Con le «Donne che odiano le donne» la Maiolo racconta il suo licenziamento

Ci sono «Donne che odiano le donne». Tiziana Maiolo, ex assessore del Comune, ci ha scritto un libro (edito da Mondadori, nelle librerie da martedì prossimo). «In tante mi dicono: il miglior killer di una donna è sempre un’altra donna». E l’ultimo colpo glielo avrebbe affondato il sindaco Letizia Moratti, che due anni fa l’ha costretta a dimettersi dalla giunta. Si prende la rivincita in due capitoli: «Quelle che hanno il cicisbeo» e «Quelle che ti uccidono». «Ci siamo incontrate in un bel giorno di primavera, ci siamo lasciate in un’infausta giornata d’autunno» racconta in prima persona: «“Non c’è più niente da chiarire“, impettita su quel divanetto, con le consuete gonnelline a pieghe da bambina cresciuta. “Il diavolo veste Prada“ ho pensato. E subito, perfida: “Veste Prada, ma lo porta male“». Il rapporto era iniziato bene, ricorda «il giorno di primavera quando mi aveva accolta nella sua bella casa calda di boiserie e di fiori». Con lei c’era Paolo Glisenti. All’ex braccio destro della Moratti dedica pagine velenose (lo ritrae come un «cicisbeo», ricorda quando la convocò in ufficio con un bel plico di fotocopie sottolineate: «Sono tutte tue dichiarazioni fuori luogo»).
Quel giorno il futuro sindaco le assicurò un posto in giunta. Le sembrò «una Thatcher italiana, la decisionista capace di mettere nel sacco qualunque uomo», entrò «silenziosa come un cobra, seduttiva come solo una grande attrice sa essere». Eppure, qualche mese dopo «un mio collega che era anche suo grande amico mi dirà: “Quando la vedi sciogliersi in grandi sorrisi, sappi che non è sempre spontanea“». La Maiolo voleva candidarsi sindaco.
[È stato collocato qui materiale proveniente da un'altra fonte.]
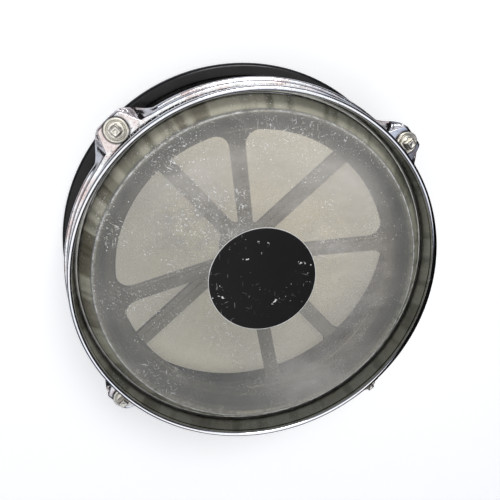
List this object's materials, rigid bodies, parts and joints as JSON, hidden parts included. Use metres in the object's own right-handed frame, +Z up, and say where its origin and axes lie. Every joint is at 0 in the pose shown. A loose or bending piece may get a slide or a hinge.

Arrivò «con quattro faldoni di 9mila firme» raccolte dai comitati. «Letizia li ha subito accettati, in 5 minuti mi garantisce che sarò assessore e addirittura mi spara addosso: “Se hai problemi con il tuo partito, parlo io con Berlusconi“. Sono gonfia di ammirazione, il mio cuore di femminista urlava di gioia». È durata poco.
La Maiolo ricorda le «ragazze-coccodè che inseguivano il potere sotto l’ala del sindaco», le giunte dove gli assessori facevano «solo le belle statuine, chi voleva discutere era sgradito». L’«affondamento» arriva il 17 settembre 2008. Salutò il capo dei commessi, con Ave Caesar, «senza riflettere sul seguito, morituri te salutant».

Si rammarica («stavo male, il mio compagno se ne stava andando e lo sapeva»), ricorda la scena come un film: «“Tutto quello che sai fare è uno spot“ “ho dovuto sostituirti io anche nella moda“, “non si tratta più di divergenze ma di incompatibilità, il nostro rapporto è esaurito“. Bene, le ho detto, non starò un attimo di più dove non sono gradita. Addio. Ho preso la porta. In 2 minuti sono stata licenziata».